The process itself was very smooth. We all queued up until we’re called. The guard talked English and asked how long I’ll be staying. I replied with just this day, and he then gave me a migration card in form of a paper slip with the expiration at 22:53. A very specific time that I have no idea of.

Transnistria Migration Card
Transnistria Migration Card

Getting out was also easy. In fact, it was easier as we just have to give out my passport to the driver with my migration card and we’re good after.

 

What Tiraspol is Like

There are few landmarks of Tiraspol footsteps away as soon as you get off the marshrutka starting at just in front of the Green Market.

 

Green Market

Green Market’s the farmer’s market of Tiraspol just before 25th October St.

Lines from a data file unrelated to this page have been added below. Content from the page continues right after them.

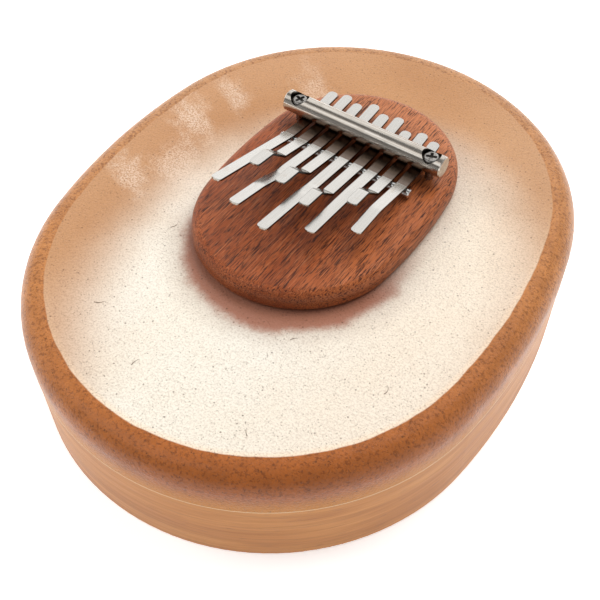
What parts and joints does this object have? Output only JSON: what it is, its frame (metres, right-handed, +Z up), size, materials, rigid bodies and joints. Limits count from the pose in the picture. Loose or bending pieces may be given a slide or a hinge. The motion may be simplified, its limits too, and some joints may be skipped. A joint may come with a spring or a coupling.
{
  "type": "mbira on a skin drum",
  "caption": "Hand-held mbira: a small hardwood board with plucked spring steel tines, mounted on the skin of a shallow oval frame drum that acts as its resonator.",
  "frame": {"origin": "centre of the drum's base, on the surface that it stands on", "axes": "+Y the long way, towards the pressure bar; -Y the player's side; +X to the right; +Z up"},
  "size_m": [0.17, 0.21, 0.0664],
  "materials": {
    "frame_wood": "satin lacquered light hardwood, grain along the rim",
    "skin": "translucent goat skin, glossy, fine grain",
    "board_wood": "oiled reddish hardwood with short dark flecks",
    "plate_wood": "plain sanded wood",
    "tine_steel": "satin spring steel",
    "bar_steel": "turned stainless steel with lengthwise streaks",
    "rod_steel": "polished steel rod",
    "screw_steel": "zinc plated steel"
  },
  "bodies": {
    "drum": {"frame_ring": "frame_wood", "skin_head": "skin", "tine_board": "board_wood", "front_bridge": "rod_steel", "back_bridge": "rod_steel", "pressure_bar": "bar_steel", "bar_screw_left": "screw_steel", "bar_screw_right": "screw_steel", "under_plate": "plate_wood", "mount_screw_front": "screw_steel", "mount_screw_back": "screw_steel", "tine_1_heel": "tine_steel", "tine_2_heel": "tine_steel", "tine_3_heel": "tine_steel", "tine_4_heel": "tine_steel", "tine_5_heel": "tine_steel", "tine_6_heel": "tine_steel", "tine_7_heel": "tine_steel", "tine_8_heel": "tine_steel", "tine_9_heel": "tine_steel"},
    "tongue_1": {"tine_1_tongue": "tine_steel"},
    "tongue_2": {"tine_2_tongue": "tine_steel"},
    "tongue_3": {"tine_3_tongue": "tine_steel"},
    "tongue_4": {"tine_4_tongue": "tine_steel"},
    "tongue_5": {"tine_5_tongue": "tine_steel"},
    "tongue_6": {"tine_6_tongue": "tine_steel"},
    "tongue_7": {"tine_7_tongue": "tine_steel"},
    "tongue_8": {"tine_8_tongue": "tine_steel"},
    "tongue_9": {"tine_9_tongue": "tine_steel"}
  },
  "joints": [
    {"name": "pluck_1", "type": "hinge", "parent": "drum", "child": "tongue_1", "pos_m": [-0.02118, 0.02209, 0.05387], "axis": [0.999, -0.0436, 0], "range_deg": [-2, 4], "stiffness_Nm_per_rad": 0.4},
    {"name": "pluck_2", "type": "hinge", "parent": "drum", "child": "tongue_2", "pos_m": [-0.01545, 0.02184, 0.05387], "axis": [0.999, -0.0436, 0], "range_deg": [-2, 4], "stiffness_Nm_per_rad": 0.4},
    {"name": "pluck_3", "type": "hinge", "parent": "drum", "child": "tongue_3", "pos_m": [-0.00973, 0.02159, 0.05387], "axis": [0.999, -0.0436, 0], "range_deg": [-2, 4], "stiffness_Nm_per_rad": 0.4},
    {"name": "pluck_4", "type": "hinge", "parent": "drum", "child": "tongue_4", "pos_m": [-0.00401, 0.02134, 0.05387], "axis": [0.999, -0.0436, 0], "range_deg": [-2, 4], "stiffness_Nm_per_rad": 0.4},
    {"name": "pluck_5", "type": "hinge", "parent": "drum", "child": "tongue_5", "pos_m": [0.00172, 0.02109, 0.05387], "axis": [0.999, -0.0436, 0], "range_deg": [-2, 4], "stiffness_Nm_per_rad": 0.4},
    {"name": "pluck_6", "type": "hinge", "parent": "drum", "child": "tongue_6", "pos_m": [0.00744, 0.02084, 0.05387], "axis": [0.999, -0.0436, 0], "range_deg": [-2, 4], "stiffness_Nm_per_rad": 0.4},
    {"name": "pluck_7", "type": "hinge", "parent": "drum", "child": "tongue_7", "pos_m": [0.01317, 0.02059, 0.05387], "axis": [0.999, -0.0436, 0], "range_deg": [-2, 4], "stiffness_Nm_per_rad": 0.4},
    {"name": "pluck_8", "type": "hinge", "parent": "drum", "child": "tongue_8", "pos_m": [0.01889, 0.02034, 0.05387], "axis": [0.999, -0.0436, 0], "range_deg": [-2, 4], "stiffness_Nm_per_rad": 0.4},
    {"name": "pluck_9", "type": "hinge", "parent": "drum", "child": "tongue_9", "pos_m": [0.02462, 0.02009, 0.05387], "axis": [0.999, -0.0436, 0], "range_deg": [-2, 4], "stiffness_Nm_per_rad": 0.4}
  ]
}
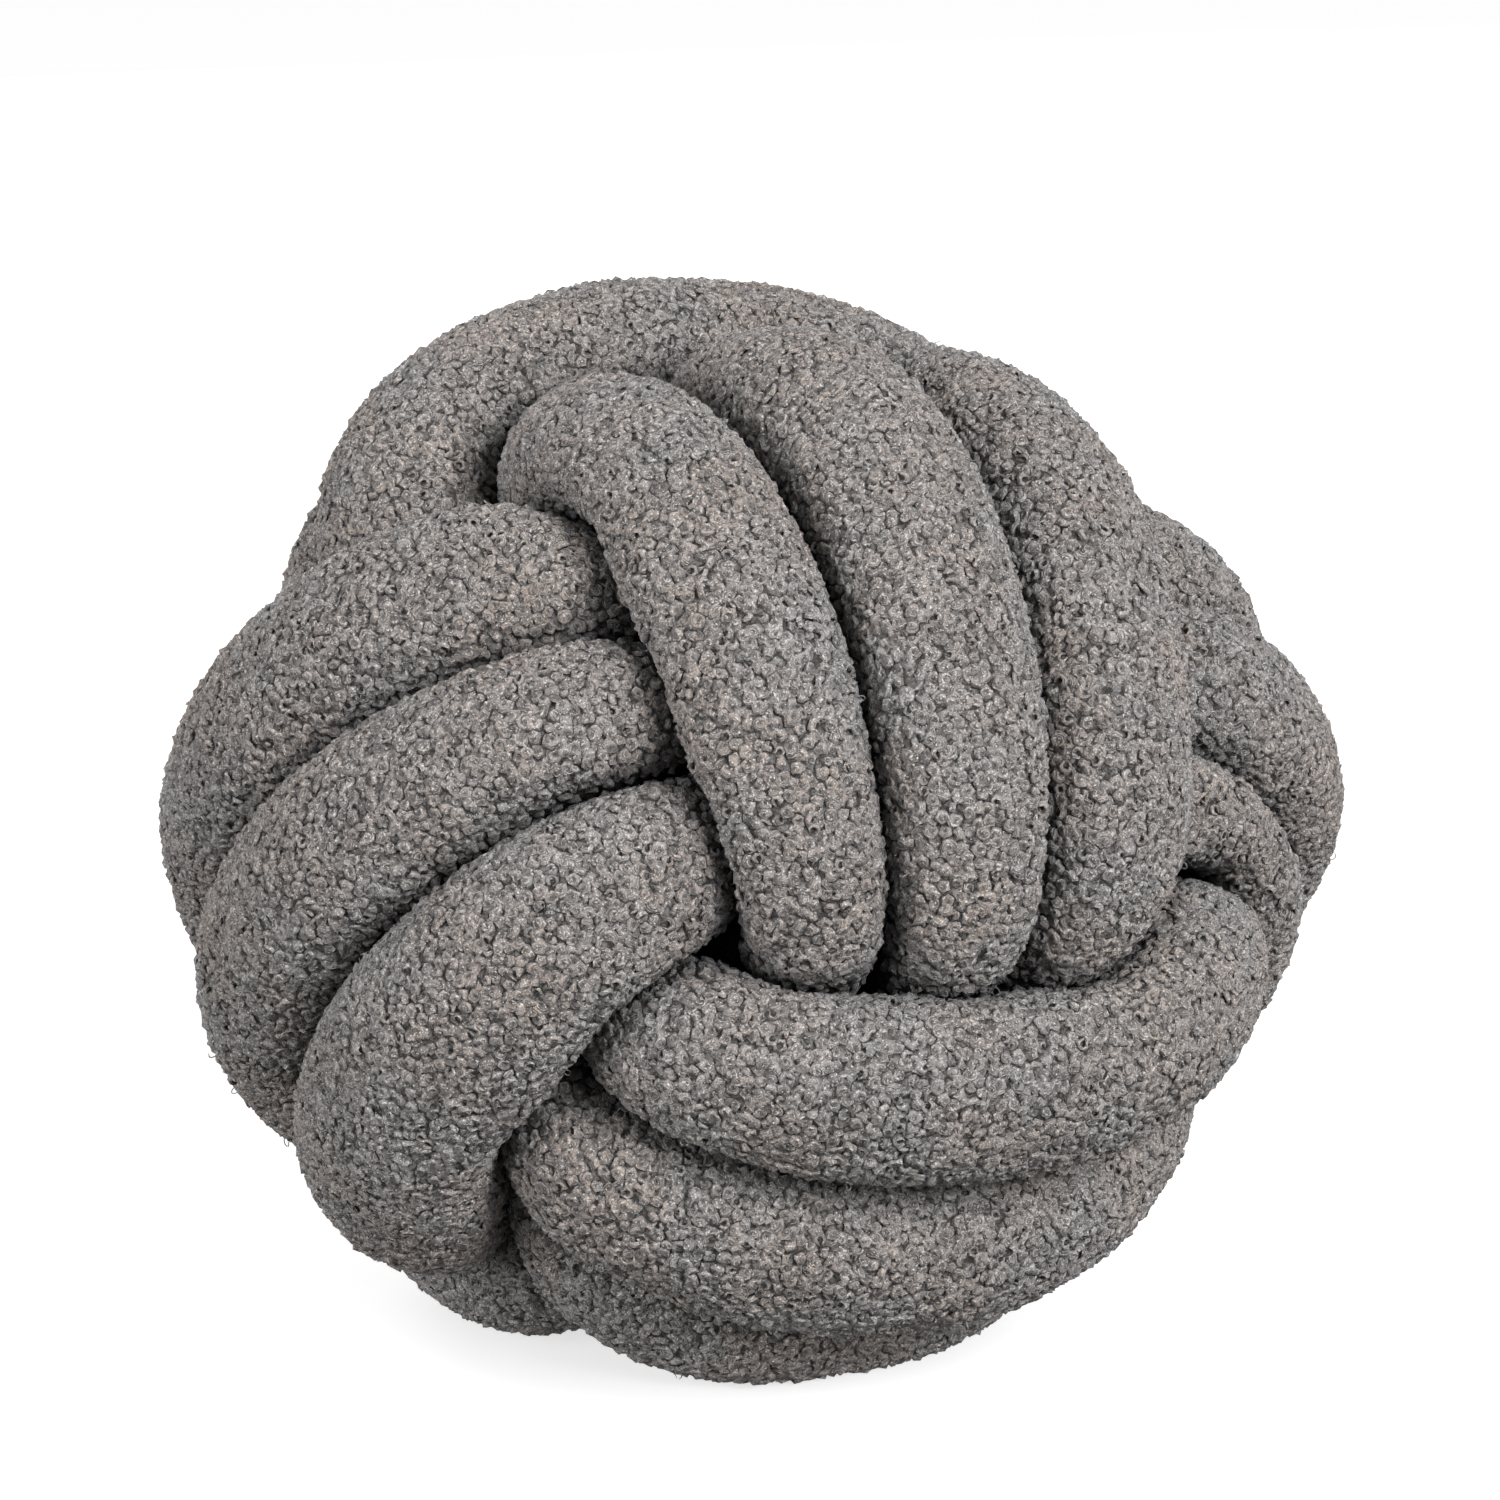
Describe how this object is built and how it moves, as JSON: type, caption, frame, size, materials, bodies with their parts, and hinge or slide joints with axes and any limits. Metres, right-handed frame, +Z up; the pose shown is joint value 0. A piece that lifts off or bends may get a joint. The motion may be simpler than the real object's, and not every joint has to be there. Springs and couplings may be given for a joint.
{
  "type": "knot cushion",
  "caption": "Round cushion tied from a long stuffed tube of grey boucle cloth, with strands that cross on every side.",
  "frame": {"origin": "on the floor, under the middle of the ball's box", "axes": "+Z up, -Y towards the side that the picture shows, +X to the right in the picture"},
  "size_m": [0.2498, 0.2466, 0.2163],
  "materials": {
    "boucle_cloth": "matt curly boucle, with nubs 2.5 to 3 mm wide"
  },
  "bodies": {
    "root": {"knot_tube": "boucle_cloth"}
  },
  "joints": []
}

You can find the bus stop for the way back to Chisinau on Karl Lieknecht St on the northern exit of the Green Market.

It reminds me of the markets I’ve visited in Samarkand, Uzbekistan so it felt familiar.

Tiraspol Green Market
Tiraspol Green Market

In the Green Market, I saw a kvass barrel. Kvass is a drink made from fermented rye. It has an acquired taste, but somewhat familiar with a non-alcoholic beer. A popular drink is post-Soviet countries, and I did try it once in Kyrgyzstan.

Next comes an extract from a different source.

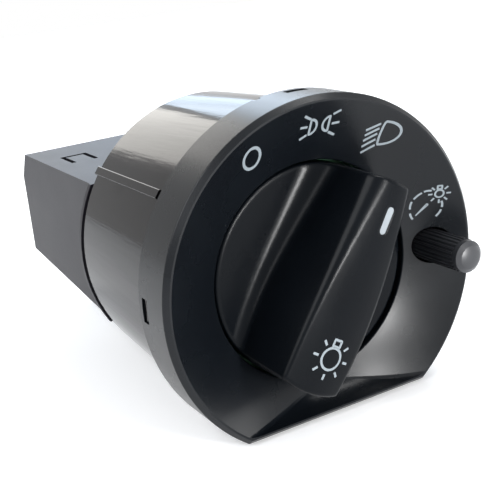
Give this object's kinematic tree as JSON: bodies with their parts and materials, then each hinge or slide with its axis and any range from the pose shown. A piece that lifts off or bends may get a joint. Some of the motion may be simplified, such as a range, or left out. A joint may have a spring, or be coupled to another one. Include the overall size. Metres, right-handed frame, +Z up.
{
  "type": "rotary car light switch",
  "caption": "Rotary headlamp switch with a round dished bezel flat at its lower edge, a bar-grip knob, a fluted dimmer knob, a tapered sleeve and a rear connector block.",
  "frame": {"origin": "on the knob's axis, in the plane where the bezel's rear edge seats on the panel", "axes": "+Y along the knob's axis from the driver into the panel, +X to the driver's right, +Z up; the flat edge of the bezel is at the bottom"},
  "size_m": [0.074, 0.1136, 0.0668],
  "materials": {
    "satin_black_plastic": "satin",
    "knob_black_plastic": "satin",
    "gloss_black_plastic": "glossy",
    "block_plastic": "matte",
    "dimmer_plastic": "satin",
    "light_plastic": "translucent",
    "pale_plastic": "matte",
    "board": "satin",
    "lamp": "glossy",
    "steel": "brushed",
    "spring_steel": "drawn",
    "brass": "bright"
  },
  "bodies": {
    "body": {"bezel": "satin_black_plastic", "contact_plate": "pale_plastic", "housing": "gloss_black_plastic", "rear_lid": "block_plastic", "rear_block": "block_plastic", "detent_plunger": "pale_plastic", "detent_spring": "spring_steel", "circuit_board": "board", "light_guide": "light_plastic", "dimmer_spring": "spring_steel", "potentiometer": "block_plastic", "catch_spring": "spring_steel", "lamp_off": "lamp", "lamp_parking": "lamp", "lamp_headlight": "lamp", "lamp_dimmer": "lamp", "lamp_pointer": "lamp", "contact_track_1": "brass", "contact_track_2": "brass", "contact_track_3": "brass", "terminal_1": "brass", "terminal_2": "brass", "terminal_3": "brass", "terminal_4": "brass", "terminal_5": "brass", "terminal_6": "brass", "terminal_7": "brass", "terminal_8": "brass"},
    "rotor": {"contact_rotor": "pale_plastic", "return_spring": "spring_steel", "contact_bridge_1": "brass", "contact_bridge_2": "brass", "contact_bridge_3": "brass"},
    "knob": {"knob": "knob_black_plastic", "knob_indicator": "light_plastic", "knob_spindle": "steel"},
    "dimmer_rotor": {"dimmer_wiper": "pale_plastic"},
    "dimmer": {"dimmer_knob": "dimmer_plastic", "dimmer_shaft": "steel"},
    "catch": {"lock_catch": "block_plastic"}
  },
  "joints": [
    {"name": "knob_turn", "type": "hinge", "parent": "body", "child": "rotor", "pos_m": [0, 0, 0], "axis": [0, -1, 0], "range_deg": [0, 59]},
    {"name": "knob_push", "type": "slide", "parent": "rotor", "child": "knob", "axis": [0, 1, 0], "range_m": [0, 0.0025], "stiffness_N_per_m": 1500, "springref_m": -0.002, "deforming": ["return_spring"]},
    {"name": "dimmer_turn", "type": "hinge", "parent": "body", "child": "dimmer_rotor", "pos_m": [0.029, 0, -0.001], "axis": [0, 1, 0], "range_deg": [-60, 60]},
    {"name": "dimmer_push", "type": "slide", "parent": "dimmer_rotor", "child": "dimmer", "axis": [0, 1, 0], "range_m": [0, 0.01], "stiffness_N_per_m": 120, "springref_m": -0.008, "deforming": ["dimmer_spring"]},
    {"name": "catch_slide", "type": "slide", "parent": "body", "child": "catch", "axis": [0, 0, 1], "range_m": [0, 0.0022], "stiffness_N_per_m": 800, "springref_m": -0.001, "deforming": ["catch_spring"]}
  ]
}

Tiraspol Green Market Kvass
Tiraspol Green Market Kvass

 

Suvorov Square

Just after the Green Market is the Suvorov Square that covers the main street of Tiraspol that’s named after the beginning of the Bolshevik Revolution led by Vladimir Lenin back in October 25th.

You can find green space with flags of Transnistria and the statue of Alexander Suvorov, the founder of Tiraspol.

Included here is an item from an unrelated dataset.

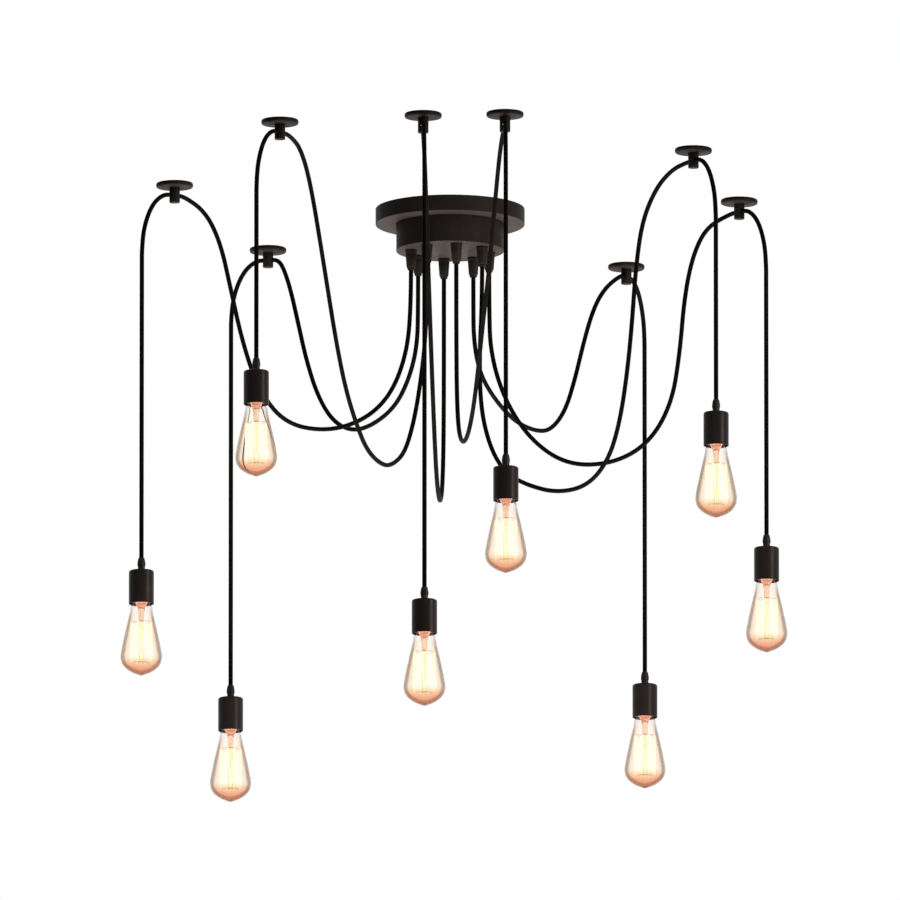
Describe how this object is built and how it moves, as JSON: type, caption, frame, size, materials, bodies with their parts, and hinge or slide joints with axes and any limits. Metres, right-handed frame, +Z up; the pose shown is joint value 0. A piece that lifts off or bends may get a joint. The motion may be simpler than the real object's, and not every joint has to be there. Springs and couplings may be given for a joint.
{
  "type": "swag chandelier",
  "caption": "Ceiling light with a stepped round canopy; swagged cords run through ceiling hooks to bare pear-shaped filament bulbs in plain tube sockets.",
  "frame": {"origin": "centre of the canopy on the ceiling plane, between the bracket's two screw holes", "axes": "+Z up into the ceiling, +Y away from the camera of the picture, +X to its right"},
  "size_m": [1.041, 1.3854, 0.9451],
  "materials": {
    "canopy_paint": "satin black",
    "hook_paint": "satin black",
    "socket_paint": "satin black",
    "zinc_steel": "zinc plated",
    "screw_steel": "blackened",
    "terminal_plastic": "matte",
    "gland_plastic": "satin",
    "cord_sleeve": "matte",
    "lampholder_black": "satin",
    "bulb_glass": "clear, amber tinted",
    "bulb_metal": "bright"
  },
  "bodies": {
    "root": {"canopy_pan": "canopy_paint", "canopy_tier": "canopy_paint", "ceiling_bracket": "zinc_steel", "canopy_fixing_screw": "screw_steel", "terminal_block": "terminal_plastic", "cord_glands": "gland_plastic", "gland_nuts": "gland_plastic", "hook_plates": "hook_paint", "hook_stems": "hook_paint", "hook_set_screws": "screw_steel", "swag_cord_1": "cord_sleeve", "swag_cord_2": "cord_sleeve", "swag_cord_3": "cord_sleeve", "swag_cord_4": "cord_sleeve", "swag_cord_5": "cord_sleeve", "swag_cord_6": "cord_sleeve", "swag_cord_7": "cord_sleeve", "swag_cord_8": "cord_sleeve"},
    "lamp_1": {"drop_cord_1": "cord_sleeve", "socket_cover_1": "socket_paint", "lampholder_1": "lampholder_black"},
    "bulb_1": {"bulb_glass_1": "bulb_glass", "bulb_core_1": "bulb_metal"},
    "lamp_2": {"drop_cord_2": "cord_sleeve", "socket_cover_2": "socket_paint", "lampholder_2": "lampholder_black"},
    "bulb_2": {"bulb_glass_2": "bulb_glass", "bulb_core_2": "bulb_metal"},
    "lamp_3": {"drop_cord_3": "cord_sleeve", "socket_cover_3": "socket_paint", "lampholder_3": "lampholder_black"},
    "bulb_3": {"bulb_glass_3": "bulb_glass", "bulb_core_3": "bulb_metal"},
    "lamp_4": {"drop_cord_4": "cord_sleeve", "socket_cover_4": "socket_paint", "lampholder_4": "lampholder_black"},
    "bulb_4": {"bulb_glass_4": "bulb_glass", "bulb_core_4": "bulb_metal"},
    "lamp_5": {"drop_cord_5": "cord_sleeve", "socket_cover_5": "socket_paint", "lampholder_5": "lampholder_black"},
    "bulb_5": {"bulb_glass_5": "bulb_glass", "bulb_core_5": "bulb_metal"},
    "lamp_6": {"drop_cord_6": "cord_sleeve", "socket_cover_6": "socket_paint", "lampholder_6": "lampholder_black"},
    "bulb_6": {"bulb_glass_6": "bulb_glass", "bulb_core_6": "bulb_metal"},
    "lamp_7": {"drop_cord_7": "cord_sleeve", "socket_cover_7": "socket_paint", "lampholder_7": "lampholder_black"},
    "bulb_7": {"bulb_glass_7": "bulb_glass", "bulb_core_7": "bulb_metal"},
    "lamp_8": {"drop_cord_8": "cord_sleeve", "socket_cover_8": "socket_paint", "lampholder_8": "lampholder_black"},
    "bulb_8": {"bulb_glass_8": "bulb_glass", "bulb_core_8": "bulb_metal"}
  },
  "joints": [
    {"name": "lamp_1_swing", "type": "hinge", "parent": "root", "child": "lamp_1", "pos_m": [-0.03961, -0.81301, -0.1194], "axis": [0.9994, 0.0349, 0], "range_deg": [-10, 10]},
    {"name": "lamp_2_swing", "type": "hinge", "parent": "root", "child": "lamp_2", "pos_m": [0.08614, -0.82126, -0.1194], "axis": [0.9998, 0.0192, 0], "range_deg": [-10, 10]},
    {"name": "lamp_3_swing", "type": "hinge", "parent": "root", "child": "lamp_3", "pos_m": [-0.2999, -0.75002, -0.1194], "axis": [0.7997, -0.6004, 0], "range_deg": [-10, 10]},
    {"name": "lamp_4_swing", "type": "hinge", "parent": "root", "child": "lamp_4", "pos_m": [0.41306, -0.52756, -0.1194], "axis": [0.8192, 0.5736, 0], "range_deg": [-10, 10]},
    {"name": "lamp_5_swing", "type": "hinge", "parent": "root", "child": "lamp_5", "pos_m": [-0.4814, -0.23691, -0.1194], "axis": [0.5329, -0.8462, 0], "range_deg": [-10, 10]},
    {"name": "lamp_6_swing", "type": "hinge", "parent": "root", "child": "lamp_6", "pos_m": [0.49456, -0.11741, -0.1194], "axis": [0.7206, 0.6934, 0], "range_deg": [-10, 10]},
    {"name": "lamp_7_swing", "type": "hinge", "parent": "root", "child": "lamp_7", "pos_m": [-0.34532, 0.32769, -0.1194], "axis": [-0.2385, -0.9711, 0], "range_deg": [-10, 10]},
    {"name": "lamp_8_swing", "type": "hinge", "parent": "root", "child": "lamp_8", "pos_m": [0.30738, 0.50082, -0.1194], "axis": [-0.8755, 0.4833, 0], "range_deg": [-10, 10]},
    {"name": "bulb_1_unscrew", "type": "slide", "parent": "lamp_1", "child": "bulb_1", "axis": [0, 0, -1], "range_m": [0, 0.03]},
    {"name": "bulb_2_unscrew", "type": "slide", "parent": "lamp_2", "child": "bulb_2", "axis": [0, 0, -1], "range_m": [0, 0.03]},
    {"name": "bulb_3_unscrew", "type": "slide", "parent": "lamp_3", "child": "bulb_3", "axis": [0, 0, -1], "range_m": [0, 0.03]},
    {"name": "bulb_4_unscrew", "type": "slide", "parent": "lamp_4", "child": "bulb_4", "axis": [0, 0, -1], "range_m": [0, 0.03]},
    {"name": "bulb_5_unscrew", "type": "slide", "parent": "lamp_5", "child": "bulb_5", "axis": [0, 0, -1], "range_m": [0, 0.03]},
    {"name": "bulb_6_unscrew", "type": "slide", "parent": "lamp_6", "child": "bulb_6", "axis": [0, 0, -1], "range_m": [0, 0.03]},
    {"name": "bulb_7_unscrew", "type": "slide", "parent": "lamp_7", "child": "bulb_7", "axis": [0, 0, -1], "range_m": [0, 0.03]},
    {"name": "bulb_8_unscrew", "type": "slide", "parent": "lamp_8", "child": "bulb_8", "axis": [0, 0, -1], "range_m": [0, 0.03]}
  ]
}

Tiraspol Flags and Coat of Arms of Transnistria
Tiraspol Flags and Coat of Arms of Transnistria
Tiraspol Suvorov Monument
Tiraspol Suvorov Monument

On a certain spot of the pavement, you can find the map of the 25th October St with its notable landmarks. It was formerly named Pokrovskaya St.

Map of 25th October St
Map of 25th October St
Tiraspol 25th October St
Tiraspol 25th October St

Across the Suvorov Square, you can find the statue of Catherine the Great, who was once the Empress of Russia, and a playbale character in Sid Meier’s Civilization V, a game that greatly sparked my interests in traveling the world.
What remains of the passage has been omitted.